Не желая ни секунды оставаться рядом с этим кошмаром, я каким-то фантастическим усилием моментально достиг верха забора и, больно натыкаясь на торчащие фигурные завитушки, перекатился на другую сторону. Истерично всхлипывая, я потащился прочь. А затем наступили долгая темнота и беспамятство.
Больше недели, почти не подавая признаков жизни, я пролежал в палате милфордской городской больницы. Сознание вернулось только 18 июля. По словам врача, иногда, в лихорадочном припадке, я произносил различные загадочные фразы, которые казались окружающим людям полным вздором. Наиболее частым среди них было странное выражение "Они обращают людей!", вызывавшее у меня самое бурное волнение.
Понемногу восстанавливая душевные силы, я начал узнавать дополнительные подробности того рокового дня, когда едва не погиб. Шериф сообщил, что вечером 9 июля, встревожившись из-за долгого отсутствия посланной в Хиллсбери группы, он организовал новый отряд, который на двух повозках двинулся по дороге к Вересковому холму. Уже начало темнеть, когда пошел дождь, быстро перешедший в ливень, и вскоре колеса телег стали проваливаться в почву по самую ось. Большинство добровольцев-спасателей порядком перепугались и выразили желание перенести экспедицию на завтрашний день, и О'Грэйди пришлось пустить в ход все свое недюжинное, по местным понятиям, красноречие.
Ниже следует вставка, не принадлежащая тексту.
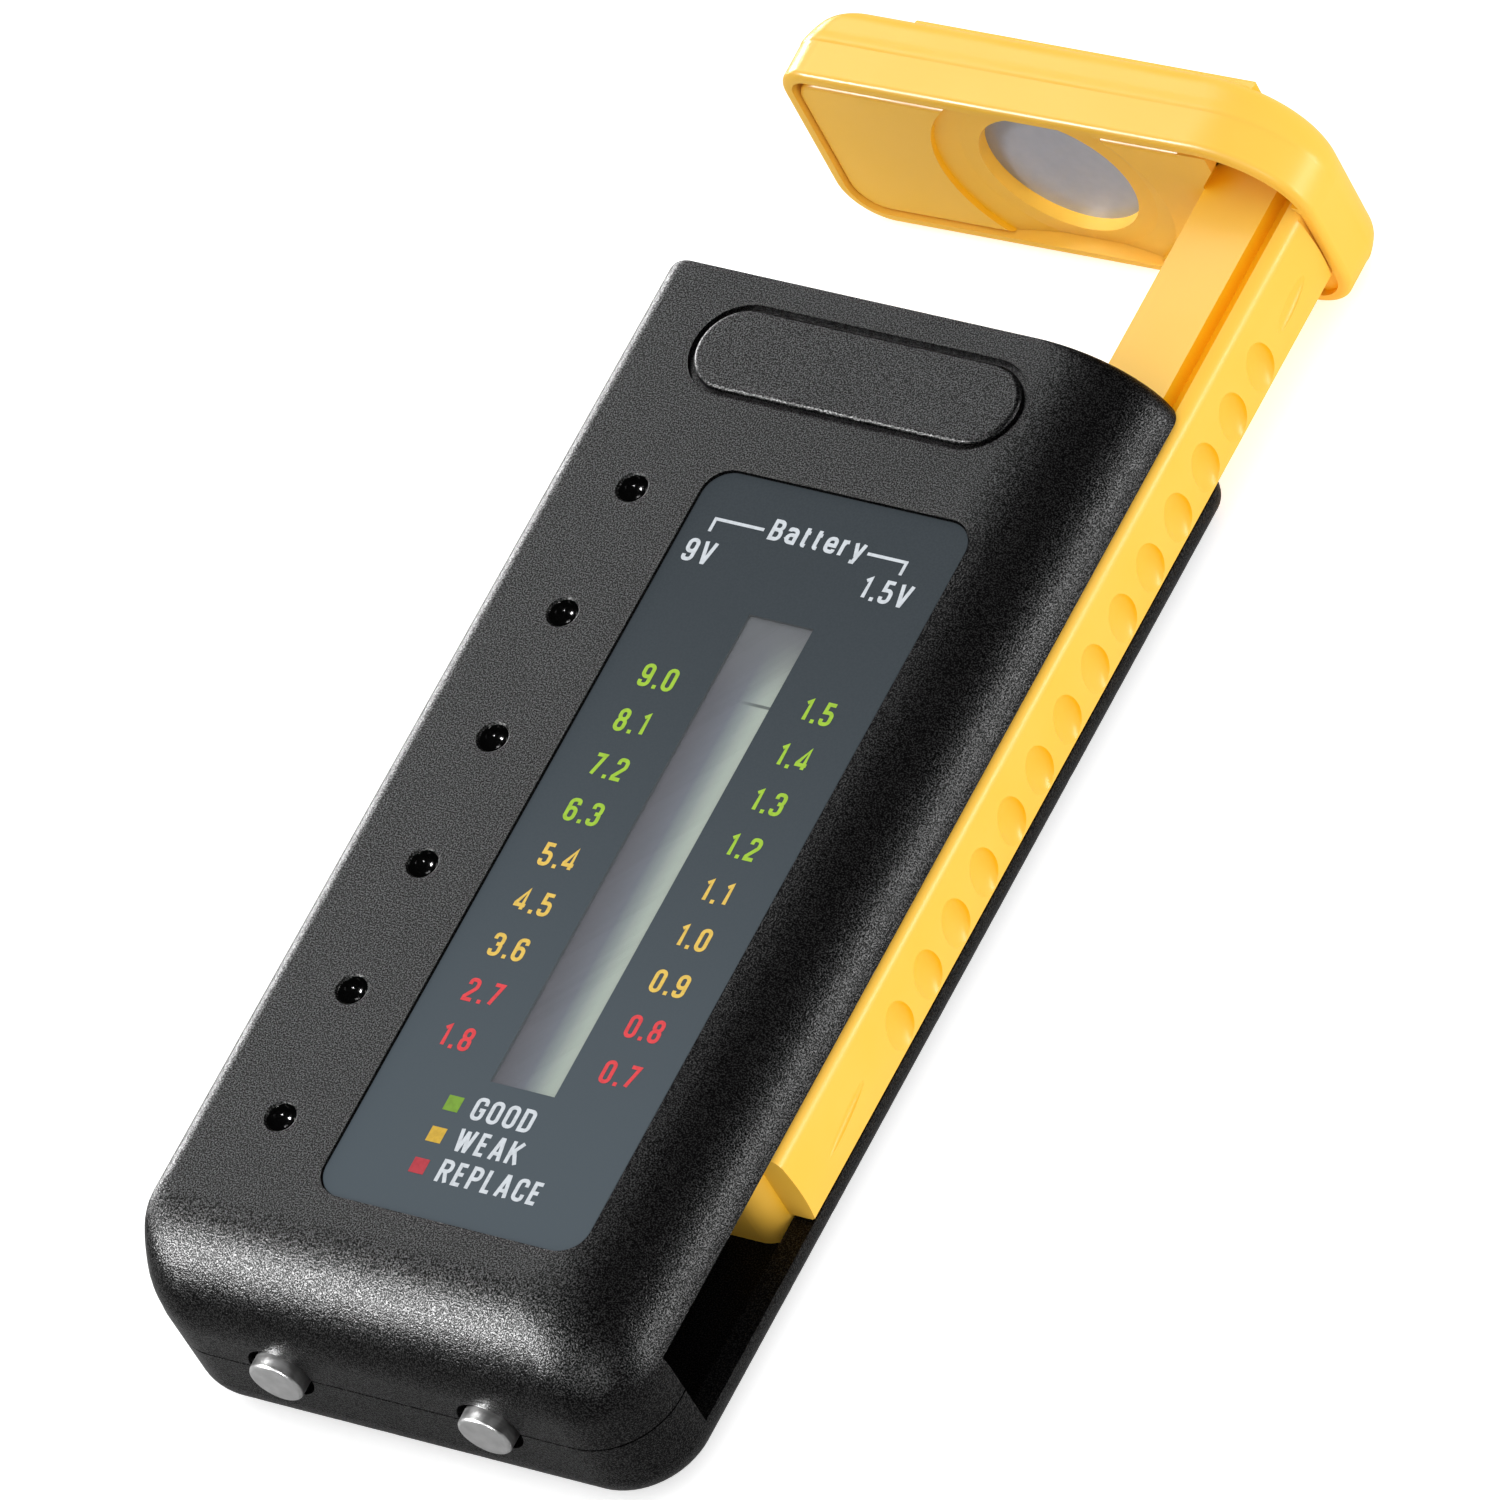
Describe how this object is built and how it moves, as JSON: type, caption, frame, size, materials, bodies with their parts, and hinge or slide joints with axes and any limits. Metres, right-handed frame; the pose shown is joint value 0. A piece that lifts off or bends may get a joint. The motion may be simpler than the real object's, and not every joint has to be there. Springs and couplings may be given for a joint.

У самой границы дремучего леса и хиллсберийской пустоши они обнаружили вызвавшее некоторую панику человекообразное существо, которое то на четвереньках, то ползком пробиралось по размокшей земле. Его тело было покрыто забрызганными грязью, кровью и какой-то отвратительной оранжевой жидкостью лохмотьями, отдаленно напоминающими форму полицейского. При встрече с милфордцами в безумных глазах существа промелькнули туманные признаки мысли и оно разразилось потоком нестройных речей. Больше всего Джо был удивлен тем, что в этот момент я (мне было не очень приятно слушать, как меня сравнивали с самым жалким имбецилом, но, по-видимому, в той ситуации я вполне заслуживал такой аналогии) принялся вслух декламировать по памяти целые псалмы. Честно говоря, не припоминаю, чтобы за последние пятнадцать лет я хоть раз заглядывал в псалтырь, и лишь иногда в голове бродили тени воспоминаний, как мать в детстве читала мне эту книгу.
С максимальной осторожностью меня отвезли в Милфорд, где поместили в клинику под самым внимательным надзором лучших докторов. К большому сожалению, остатки моей одежды были отправлены незадачливыми спасателями в костер, и мы лишились возможности исследовать сохранившуюся на ней кровь пришельцев. Впрочем, твердо решив держать все события 9 июля в тайне, я не стал упрекать их за этот поступок из опасения привлечь нежелательное внимание к важным уликам, о которых лучше никому не знать.